Typisch für Lateinamerika sind die winzigen Läden am Ortseingang oder in Seitenstraßen, bei denen man sich fragt, ob eine und welche Geschäftsidee dahintersteckt. In Russland würde diese Kleinbourgeoisie vermutlich auf der Straße sitzen und dreieinhalb Kartoffeln aus Eigenanbau verkaufen. Ich habe nicht gefragt, ob die Leute für die Bretterbuden Miete zahlen. Ich vermute, dass sie vom Ort unterhalten werden.

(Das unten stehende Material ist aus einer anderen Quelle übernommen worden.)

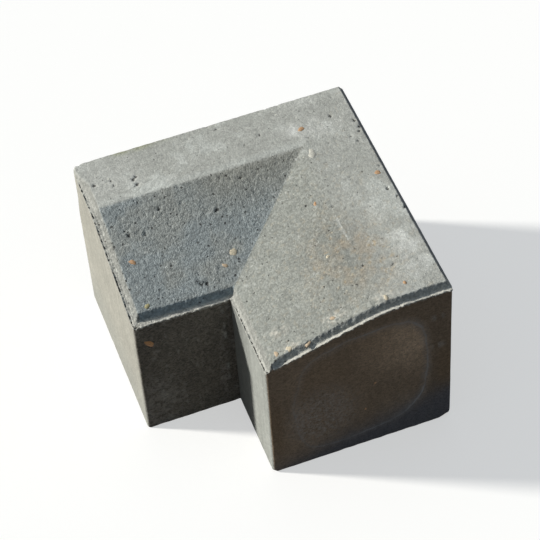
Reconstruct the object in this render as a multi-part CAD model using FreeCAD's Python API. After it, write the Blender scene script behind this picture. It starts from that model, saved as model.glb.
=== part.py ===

Hinter dem Foto unten steckt eine Geschichte. Der Mann ist ein US-amerikanischer Tourist, der ausgerechnet hier Urlaub machte. Ein Frau hatte er nicht. Finanziell gesehen war das damals vermutlich für ihn halb geschenkt – aber warum ausgerechnet in dem Kaff am Orinoco? Er sagte, es sei schön dort – ich konnte nur zustimmen. Abenteuerlich war es auch, an der Grenze zur grünen Hölle.

Es waren noch zwei Deutsche im Ort, zwei Künstler aus dem Beitrittgebiet, die gezielt keinen Fotoapparat dabei hatten, weil sie sich von den außergewöhnlich Farben inspirieren lassen wollen: Das satte Grün der Bäume, die merkwürdige Tönung des pisswarmen Rio Atabapo, in dem wir jeden Tag stundenlang saßen oder herumschwammen und über die Weltläufte plauderten, die exotische Landschaft. Auf dem Foto sieht man rechts und links die Hände der beiden.

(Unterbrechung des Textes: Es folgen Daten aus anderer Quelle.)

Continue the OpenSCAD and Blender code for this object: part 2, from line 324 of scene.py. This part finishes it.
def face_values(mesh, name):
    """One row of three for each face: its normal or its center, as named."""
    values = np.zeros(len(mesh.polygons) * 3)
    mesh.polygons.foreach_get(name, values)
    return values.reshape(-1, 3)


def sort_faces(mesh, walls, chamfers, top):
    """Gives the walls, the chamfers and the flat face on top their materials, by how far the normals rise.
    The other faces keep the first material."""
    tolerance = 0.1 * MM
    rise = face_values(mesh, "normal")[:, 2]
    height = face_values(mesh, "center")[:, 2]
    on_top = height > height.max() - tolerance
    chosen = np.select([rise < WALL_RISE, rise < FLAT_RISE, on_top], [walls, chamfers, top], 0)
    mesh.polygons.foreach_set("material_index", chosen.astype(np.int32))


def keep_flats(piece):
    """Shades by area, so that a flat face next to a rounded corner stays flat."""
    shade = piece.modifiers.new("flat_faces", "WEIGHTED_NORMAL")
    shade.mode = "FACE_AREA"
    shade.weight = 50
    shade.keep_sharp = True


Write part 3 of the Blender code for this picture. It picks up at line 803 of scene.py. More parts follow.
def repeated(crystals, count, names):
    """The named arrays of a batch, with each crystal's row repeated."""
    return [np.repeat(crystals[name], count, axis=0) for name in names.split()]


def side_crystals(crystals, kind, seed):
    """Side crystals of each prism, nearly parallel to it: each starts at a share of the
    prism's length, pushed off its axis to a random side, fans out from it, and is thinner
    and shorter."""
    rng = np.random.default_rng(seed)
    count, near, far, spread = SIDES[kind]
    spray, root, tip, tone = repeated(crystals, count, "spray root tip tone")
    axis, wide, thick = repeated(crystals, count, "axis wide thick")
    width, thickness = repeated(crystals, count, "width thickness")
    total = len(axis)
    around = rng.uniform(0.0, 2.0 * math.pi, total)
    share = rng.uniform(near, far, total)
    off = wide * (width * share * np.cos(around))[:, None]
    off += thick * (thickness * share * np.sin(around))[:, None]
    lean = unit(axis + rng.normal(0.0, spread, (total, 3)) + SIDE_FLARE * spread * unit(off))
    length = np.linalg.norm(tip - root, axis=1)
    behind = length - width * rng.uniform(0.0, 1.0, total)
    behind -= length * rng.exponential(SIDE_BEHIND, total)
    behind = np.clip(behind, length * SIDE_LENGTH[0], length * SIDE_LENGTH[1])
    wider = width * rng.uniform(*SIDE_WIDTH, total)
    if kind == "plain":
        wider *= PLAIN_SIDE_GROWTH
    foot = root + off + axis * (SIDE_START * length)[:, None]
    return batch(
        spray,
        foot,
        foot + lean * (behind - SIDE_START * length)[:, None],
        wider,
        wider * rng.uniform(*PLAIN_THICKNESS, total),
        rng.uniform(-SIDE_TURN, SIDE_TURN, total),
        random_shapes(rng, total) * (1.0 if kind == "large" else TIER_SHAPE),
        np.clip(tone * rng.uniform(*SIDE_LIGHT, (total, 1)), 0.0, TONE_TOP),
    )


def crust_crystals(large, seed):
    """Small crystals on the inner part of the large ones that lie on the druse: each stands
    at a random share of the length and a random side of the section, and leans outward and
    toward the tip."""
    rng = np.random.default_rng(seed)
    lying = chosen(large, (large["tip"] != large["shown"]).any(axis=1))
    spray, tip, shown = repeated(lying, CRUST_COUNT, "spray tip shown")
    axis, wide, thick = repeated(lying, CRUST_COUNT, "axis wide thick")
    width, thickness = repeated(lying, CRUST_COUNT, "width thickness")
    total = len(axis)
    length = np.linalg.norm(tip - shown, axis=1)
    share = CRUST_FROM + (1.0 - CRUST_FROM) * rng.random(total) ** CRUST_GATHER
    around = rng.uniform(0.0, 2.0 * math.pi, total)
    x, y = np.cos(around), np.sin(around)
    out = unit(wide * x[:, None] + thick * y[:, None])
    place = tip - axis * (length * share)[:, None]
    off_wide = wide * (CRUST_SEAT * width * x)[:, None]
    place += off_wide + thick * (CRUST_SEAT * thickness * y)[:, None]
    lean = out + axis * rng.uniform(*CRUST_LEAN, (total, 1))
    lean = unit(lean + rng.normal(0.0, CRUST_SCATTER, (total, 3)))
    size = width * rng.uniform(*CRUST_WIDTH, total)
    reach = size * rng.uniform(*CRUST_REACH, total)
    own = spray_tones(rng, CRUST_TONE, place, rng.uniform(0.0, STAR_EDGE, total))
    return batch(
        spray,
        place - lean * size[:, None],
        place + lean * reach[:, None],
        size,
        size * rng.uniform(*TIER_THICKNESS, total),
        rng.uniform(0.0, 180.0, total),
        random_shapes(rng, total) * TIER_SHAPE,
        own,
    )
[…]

Jeden Abend trafen wir uns an dem einzigen Stand, an dem es eine Art Abendessen gab, Reis mit Fleisch, und Bier. Und immer gesellte sich ein älterer Venezolaner (oder war es sogar ein US-Amerikaner? Ich habe es vergessen) zu uns, weil es nach Einbruch der Dunkelheit nichts gab, womit man sich hätte beschäftigen können. Für Männer ohne Frauen ist es immer kompliziert, weil Familien einen nicht einladen.

Es ist, als lebte man in einem Dorf: Man kann sich nicht, wie in der Stadt, die Freunde und Bekannten aussuchen, sondern muss das nehmen, was da ist, oder man bleibt allein. Vielleicht fördert das die Toleranz?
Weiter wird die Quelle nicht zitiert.